Vendors who spoke with CENTRAL STAR said that many of them have been forced to find other ways to make a living.

Bulby recalled a time when it was packed with oranges, sweetsops, pineapples, star apples, and plantains, before slow business forced him to close it down five years ago.

"A it mi duh and raise mi six kids dem, but then, things kinda get slow up now, and di fruits dem get dear. A nuh like one time, one bag an orange now a sell fi $6,000," he said.

Bulby has since ventured into farming, but laments that it is not nearly as profitable as his fruit business was.
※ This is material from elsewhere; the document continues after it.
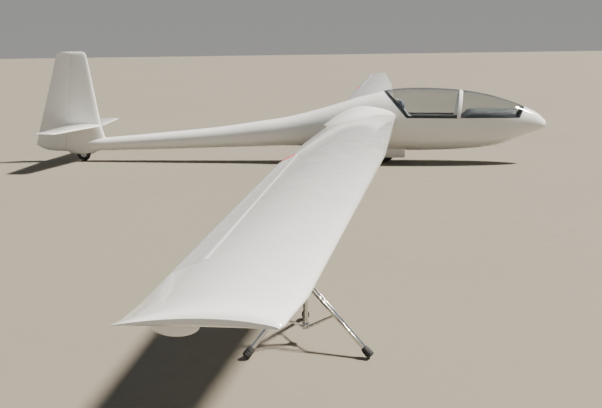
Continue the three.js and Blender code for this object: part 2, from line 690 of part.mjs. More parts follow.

"When mi was selling fruits, it was better. Di fruits was a bit cheaper, and it could work," he said.

Paulette has been selling fruits since she was a teenager and remembers a time when her stall had a greater variety of fruits. But competition from supermarkets forced her to cut back.

"Most a dem business place, like supermarket, gas stations, a sell di same ting weh wi a sell. Some a di people dem prefer dem place deh, and wi on the roadside get a beating," she said. "Mi haffi find ways fi finance miself, mi raise some chicken pon the side."

But unlike Bulby and Paulette, Cecil Douglas said this is the only thing he knows how to do. He said the business was passed on to him from his mother, and although things are bad, he will continue to press on.

"When fruits nah sell, the tings dem rotten. Mi lose more dan how mi gain. Sometime all two, three days, nothing. Even last week a buy 60 pounds a pine, and a lose over 40 pounds. Instead of going up, wi going down. But a just it mi do so mi haffi stay wid it tru mi inna it already. But a plenty, plenty people give up and gone," he said.